Para a Rede de Apoio

 

  • Manter contato regular, mesmo após aparentes reconciliações
  • Evitar julgamentos como “por que você não o deixa?”
  • Oferecer ajuda prática (abrigo temporário, transporte, cuidado com filhos)
  • Respeitar o tempo e processo de cada pessoa para reconhecer a situação abusiva
  • Conhecer recursos locais (delegacias especializadas, casas-abrigo, ONGs)

 

Reconstruindo a Autonomia: Para Além da Vitimização

 

O Processo de Recuperação

 

A superação da Síndrome de Estocolmo em contextos de violência doméstica geralmente segue um percurso não-linear que inclui:

 

  1. Reconhecimento da realidade abusiva
  2. Processamento do trauma com apoio especializado
  3. Reconstrução da identidade para além do papel de vítima
  4. Restabelecimento de fronteiras pessoais saudáveis
  5. Reintegração social e desenvolvimento de novos vínculos

 

Síndrome de Estocolmo não é Amor: É Sobrevivência

 

É fundamental desmistificar concepções românticas sobre relacionamentos abusivos. Frases como “ele me ama do jeito dele” ou “ninguém vai me amar como ele” refletem não amor autêntico, mas os efeitos neuropsicológicos do trauma.

 

O amor genuíno promove segurança, respeito e crescimento mútuo – nunca medo, humilhação ou isolamento.

 

Conclusão

 

A Síndrome de Estocolmo, quando analisada no contexto da violência doméstica, revela a complexidade dos laços traumáticos que mantêm milhares de mulheres em relacionamentos abusivos.
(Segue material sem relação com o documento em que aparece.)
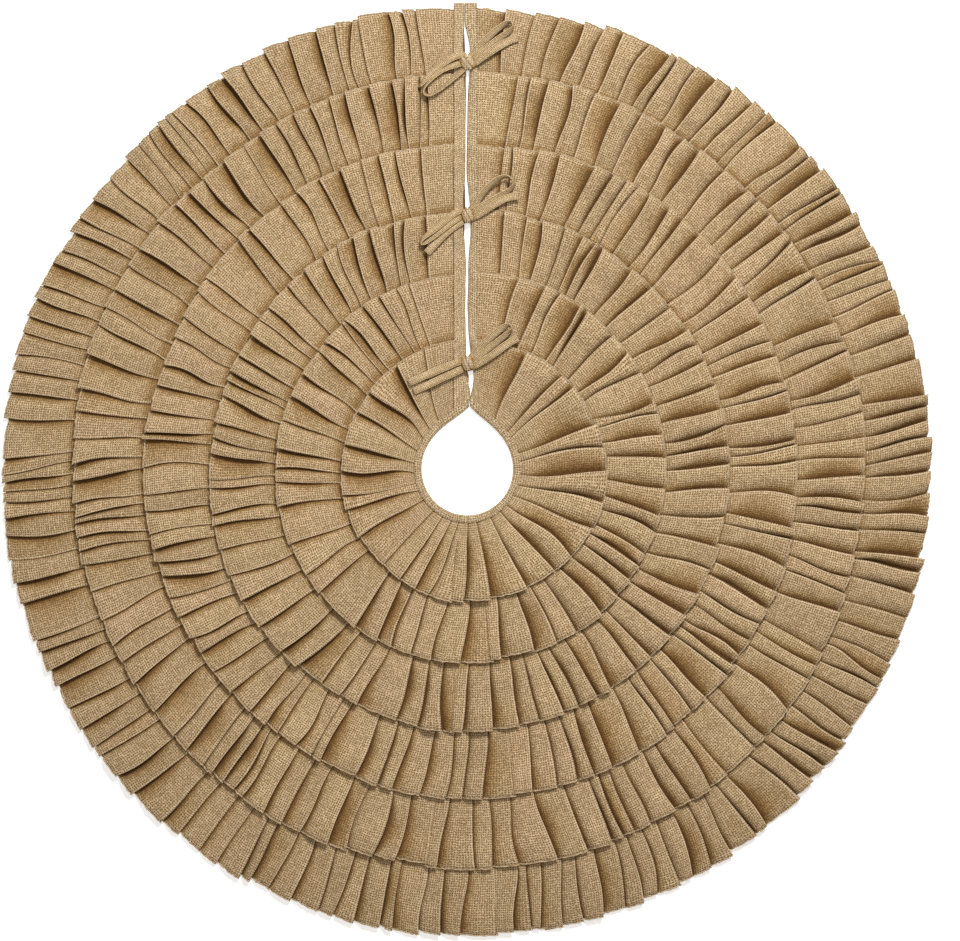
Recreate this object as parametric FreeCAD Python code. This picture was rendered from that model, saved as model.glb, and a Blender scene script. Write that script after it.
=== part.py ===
import FreeCAD, Part
import math
import os

from FreeCAD import Vector

# A round tree skirt: six pleated tiers sewn like shingles on a lined base cloth, a bound
# opening for the trunk, and one slit closed by three bows. Millimetres, +Z up. The origin is
# the middle of the trunk opening, on the floor, and the slit runs along +Y.

# Overall sizes
hem_radius = 610.0  # outermost hem, 48 inches across
first_hem_radius = 171.0  # hem of the innermost tier
neck_radius = 59.0  # finished opening round the trunk
tier_count = 6
band_growth = 1.034  # each visible band is this many times the one inside it

# Cloth thicknesses
lining_thick = 0.6
base_thick = 0.8
head_thick = 3.0  # a tier's gathered head, pressed flat by its seam
hem_thick = 9.0  # a tier's loose pleated hem
last_hem_thick = 10.0  # the outermost hem, which lies on the floor

# How the tiers lap
tier_lap = 16.0  # a hem covers the next tier's head by this much
lift_run = 22.0  # the run over which a tier rises onto the next head
perch_gap = 2.0  # between a tier's underside and the edge of the next head
layer_gap = 0.3
hem_rise = 2.0  # the next tier's own slope under the hem
base_setback = 12.0  # the base cloth ends this far inside the outermost hem

# Trunk opening and its binding
tip_ratio = 1.33  # the opening's point, towards the slit, in radii from the middle
binding_width = 9.0
binding_thick = 1.2

# Slit and its facings
slit_gap = 5.0
left_facing_width = 15.0
right_facing_width = 10.0
facing_thick = 1.4
facing_edge = 1.0  # the turned edge that covers the raw cloth at the slit

# Fold lines of the two flaps
flap_angle = 60.0  # each side of the slit
fold_gap = 0.5

# Bows: each tie is a folded strip, sewn to its own facing
tie_width = 10.5
tie_thick = 3.0
knot_half_width = 9.0
knot_length = 18.0
knot_top = 20.0
knot_gap = 1.0  # between the two ties' halves of a knot
knot_round = 2.5
tie_gap = 0.6  # a tie's strands above the highest ruffle
bow_places = [528.0, 329.0, 136.0]  # distance of each knot from the middle

# Where each strand of a bow ends, from its knot: outer, middle and inner bow
left_strands = [
    [(-66.0, -27.0), (-50.0, -44.0)],
    [(-62.0, -34.0), (-50.0, -50.0)],
    [(-76.0, -20.0), (-69.0, -35.0)],
]
right_strands = [
    [(66.0, 43.0), (66.0, 27.0)],
    [(60.0, 39.0), (64.0, 20.0)],
    [(52.0, 50.0), (62.0, 32.0)],
]

# Places that follow from the sizes above
base_top = lining_thick + base_thick
head_top = base_top + head_thick
perch_z = head_top + layer_gap
hem_low = perch_z + hem_rise
ruffle_top = hem_low + hem_thick
binding_top = head_top + binding_thick
facing_top = head_top + facing_thick
strand_z = ruffle_top + tie_gap
slit_edge = slit_gap / 2.0
base_radius = hem_radius - base_setback
tall = knot_top + 10.0
far = hem_radius * 1.5
up = Vector(0, 0, 1)


def hem_radii():
    """The six hems, from the innermost out: each band is a little wider than the last."""
    bands = tier_count - 1
    growth_sum = sum(band_growth**i for i in range(bands))
    band = (hem_radius - first_hem_radius) / growth_sum
    radii = [first_hem_radius]
    for i in range(bands):
        radii.append(radii[-1] + band * band_growth**i)
    return radii


def revolved(section):
    """A full ring from a closed outline of (radius, height) points."""
    points = [Vector(r, 0, z) for r, z in section]
    face = Part.Face(Part.makePolygon(points + points[:1]))
    return face.revolve(Vector(0, 0, 0), up, 360)


def disc(radius, low, high):
    return Part.makeCylinder(radius, high - low, Vector(0, 0, low))


def teardrop(radius, low, high):
    """A prism round the trunk opening: a circle drawn out to a point towards the slit."""
    tip = Vector(0, radius * tip_ratio, 0)
    open_angle = math.acos(1.0 / tip_ratio)
    left = Vector(-radius * math.sin(open_angle), radius * math.cos(open_angle), 0)
    right = Vector(-left.x, left.y, 0)
    arc = Part.Arc(left, Vector(0, -radius, 0), right).toShape()
    sides = [Part.makeLine(right, tip), Part.makeLine(tip, left)]
    face = Part.Face(Part.Wire([arc] + sides))
    prism = face.extrude(up * (high - low))
    prism.translate(Vector(0, 0, low))
    return prism


def box(x0, x1, y0, y1, z0, z1):
    return Part.makeBox(x1 - x0, y1 - y0, z1 - z0, Vector(x0, y0, z0))


def wedge(start, end):
    """A pie slice from one angle to another, counted from +X."""
    slice_ = Part.makeCylinder(far, tall + 2, Vector(0, 0, -1), up, end - start)
    slice_.rotate(Vector(0, 0, 0), up, start)
    return slice_


def fold_slots():
    """The thin gaps along the two fold lines, where a flap parts from the rest."""
    slots = []
    for angle in (90.0 - flap_angle, 90.0 + flap_angle):
        slot = box(0, far, -fold_gap / 2, fold_gap / 2, -1, tall + 1)
        slot.rotate(Vector(0, 0, 0), up, angle)
        slots.append(slot)
    return slots


def save(shape, node):
    if not shape.isValid() or len(shape.Solids) != 1:
        raise ValueError(node + " is not one valid solid")
    shape.Solids[0].exportStep("parts/" + node + ".step")
    print(node, round(shape.Volume / 1000.0, 2), "cm3")


# The four parts that every ring is cut into: two flaps beside the slit, and two back parts
# that meet in a seam opposite it.
left_fold = 90.0 + flap_angle
right_fold = 90.0 - flap_angle
places = {
    "flap_left": wedge(90.0, left_fold),
    "back_left": wedge(left_fold, 270.0),
    "back_right": wedge(-90.0, right_fold),
    "flap_right": wedge(right_fold, 90.0),
}


def save_ring(ring, name, slit):
    """Cuts a ring at the slit and at the fold lines, and saves its four parts."""
    cut = ring.cut(slit)
    for slot in fold_slots():
        cut = cut.cut(slot)
    for place, slice_ in places.items():
        save(cut.common(slice_).removeSplitter(), name + "_" + place)


def tier_section(tier, hems):
    """One tier from its sewn head out to its hem, which rests on the next tier's head."""
    hem = hems[tier]
    head = hems[tier - 1] - tier_lap if tier else neck_radius / 2.0
    if tier == tier_count - 1:
        low = [(head, base_top), (base_radius, base_top), (base_radius, 0), (hem, 0)]
        high = [(hem, last_hem_thick), (head, head_top)]
        return low + high
    perch = hem - tier_lap - perch_gap
    low = [(head, base_top), (perch - lift_run, base_top), (perch, perch_z), (hem, hem_low)]
    high = [(hem, ruffle_top), (head, head_top)]
    if tier == 0:
        flat_end = neck_radius * tip_ratio + binding_width
        high = [(hem, ruffle_top), (flat_end, head_top), (head, head_top)]
    return low + high


def make_cloths():
    edge = slit_edge + facing_edge
    slit = box(-edge, edge, 0, far, -1, tall)
    hole = teardrop(neck_radius + binding_thick, -1, tall)
    lining = disc(base_radius, 0, lining_thick).cut(hole)
    base = disc(base_radius, lining_thick, base_top).cut(hole)
    save_ring(lining, "lining", slit)
    save_ring(base, "base_cloth", slit)


def make_tiers():
    slit = box(-slit_edge - left_facing_width, slit_edge + right_facing_width, 0, far, -1, tall)
    hole = teardrop(neck_radius + binding_thick, -1, tall)
    hems = hem_radii()
    for tier in range(tier_count):
        ring = revolved(tier_section(tier, hems)).cut(hole)
        save_ring(ring, "tier_%d" % (tier + 1), slit)


def make_binding():
    slit = box(-slit_edge, slit_edge, 0, far, -1, tall)
    outer = teardrop(neck_radius + binding_width, 0, binding_top)
    covered = teardrop(neck_radius + binding_width + 1, -1, head_top)
    covered = covered.cut(teardrop(neck_radius + binding_thick, -1, head_top))
    ring = outer.cut(covered).cut(teardrop(neck_radius, -1, tall))
    save_ring(ring, "neck_binding", slit)


def make_facings():
    """A strip down each side of the slit, turned over the raw edge of the cloths."""
    clear = teardrop(neck_radius + binding_width + layer_gap, -1, tall)
    raw = slit_edge + facing_edge
    for side, width in (("left", left_facing_width), ("right", right_facing_width)):
        strip = box(slit_edge, slit_edge + width, 0, hem_radius, 0, facing_top)
        under = box(raw, slit_edge + width + 1, -1, hem_radius + 1, -1, base_top)
        strip = strip.cut(under)
        if side == "left":
            strip = strip.mirror(Vector(0, 0, 0), Vector(1, 0, 0))
        save(strip.cut(clear).removeSplitter(), "slit_facing_" + side)


def strand(end, place):
    """One flat strand of a bow, from the knot to where it ends."""
    length = math.hypot(end[0], end[1])
    flat = box(0, length, -tie_width / 2, tie_width / 2, strand_z, strand_z + tie_thick)
    flat.rotate(Vector(0, 0, 0), up, math.degrees(math.atan2(end[1], end[0])))
    flat.translate(Vector(0, place, 0))
    return flat


def make_ties():
    half = knot_length / 2
    for side, ends_of in (("left", left_strands), ("right", right_strands)):
        for i, place in enumerate(bow_places):
            low, high = (-knot_half_width, -knot_gap / 2)
            if side == "right":
                low, high = (knot_gap / 2, knot_half_width)
            knot = box(low, high, place - half, place + half, facing_top, knot_top)
            knot = knot.makeFillet(knot_round, knot.Edges)
            own_side = box(-far, high, 0, far, -1, tall)
            if side == "right":
                own_side = box(low, far, 0, far, -1, tall)
            tie = knot
            for end in ends_of[i]:
                tie = tie.fuse(strand(end, place).common(own_side))
            save(tie.removeSplitter(), "tie_%s_%d" % (side, i + 1))


os.makedirs("parts", exist_ok=True)
make_cloths()
make_tiers()
make_binding()
make_facings()
make_ties()
print("hems", [round(r, 1) for r in hem_radii()])
print("fold axis height", ruffle_top + layer_gap)
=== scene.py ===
# %% [markdown]
# A tree skirt lies on the floor round the foot of a tree. It is one round base cloth with six
# pleated tiers sewn on it like roof shingles, a bound opening for the trunk, and a slit that
# three bows close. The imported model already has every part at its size, as plain solids. This
# lesson turns each of them into cloth, and measures from them so that nothing needs fitting.

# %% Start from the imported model
import math

import bpy
import numpy as np
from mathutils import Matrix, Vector


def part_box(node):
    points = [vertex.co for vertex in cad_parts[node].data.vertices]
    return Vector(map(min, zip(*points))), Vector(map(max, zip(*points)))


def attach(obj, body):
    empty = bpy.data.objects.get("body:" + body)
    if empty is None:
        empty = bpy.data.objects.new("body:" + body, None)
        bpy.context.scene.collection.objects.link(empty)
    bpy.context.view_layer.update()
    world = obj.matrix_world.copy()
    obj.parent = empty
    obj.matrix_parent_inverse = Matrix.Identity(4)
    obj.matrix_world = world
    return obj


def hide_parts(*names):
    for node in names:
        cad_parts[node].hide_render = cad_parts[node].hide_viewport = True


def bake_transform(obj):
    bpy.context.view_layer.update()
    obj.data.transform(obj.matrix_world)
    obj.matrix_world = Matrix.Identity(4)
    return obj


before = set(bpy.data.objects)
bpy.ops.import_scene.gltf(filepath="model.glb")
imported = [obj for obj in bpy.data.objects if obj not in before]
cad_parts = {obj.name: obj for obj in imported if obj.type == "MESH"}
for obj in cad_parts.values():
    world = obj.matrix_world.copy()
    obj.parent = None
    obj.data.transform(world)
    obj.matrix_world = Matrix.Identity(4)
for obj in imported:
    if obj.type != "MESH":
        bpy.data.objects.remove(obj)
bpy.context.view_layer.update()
bpy.ops.object.select_all(action="DESELECT")
scene = bpy.context.scene
random = np.random.default_rng(20)
MM = 0.001

# %% [markdown]
# The camera hangs straight over the skirt on a long lens, so that the rings look round and the
# far hem isn't smaller than the middle. Setting the lens from the width that the picture has to
# hold keeps the framing when the camera is raised.

# %% Camera
camera_height = 3.7
picture_width = 1.2535
sensor_width = 36.0
over_place = (0.0165, -0.003)  # a little to the right of the trunk opening
camera_data = bpy.data.cameras.new("camera")
camera_data.sensor_width = sensor_width
camera_data.lens = sensor_width * camera_height / picture_width
camera = bpy.data.objects.new("camera", camera_data)
camera.location = (*over_place, camera_height)
scene.collection.objects.link(camera)
scene.camera = camera
print("a lens of", round(camera_data.lens, 1), "mm from", camera_height, "m up")

# %% [markdown]
# Cloth shows its pleats by the shade between them. One wide lamp high above gives soft shade in
# every fold, a smaller one to one side gives the folds an edge, and the sky fills the rest. The
# sky is a warm colour, because what reaches the bottom of a fold has bounced off brown cloth, and
# the lamps are a touch blue, so that the two together leave the pale floor white.

# %% Light and floor
lamp_colour = (1.0, 1.03, 1.08)
sky_colour = (1.0, 0.80, 0.56, 1.0)
sky_strength = 0.19
floor_colour = (0.93, 0.93, 0.925, 1.0)
floor_glow = 0.42  # a little light of its own, which keeps the floor even all over
floor_drop = 0.6 * MM  # the stitches under the lining stay above the floor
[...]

Compreender este fenômeno é essencial para desenvolver intervenções jurídicas e psicossociais eficazes, que não revitimizem aquelas que já sofrem sob o peso de uma dinâmica opressora.

 

O sistema de justiça, ao reconhecer estas nuances psicológicas, pode transformar-se de mero aplicador da lei em verdadeiro agente de transformação social. Afinal, romper com a Síndrome de Estocolmo doméstica não é apenas uma questão de aplicação legal, mas de reconstrução da dignidade humana e do direito fundamental a relacionamentos livres de violência.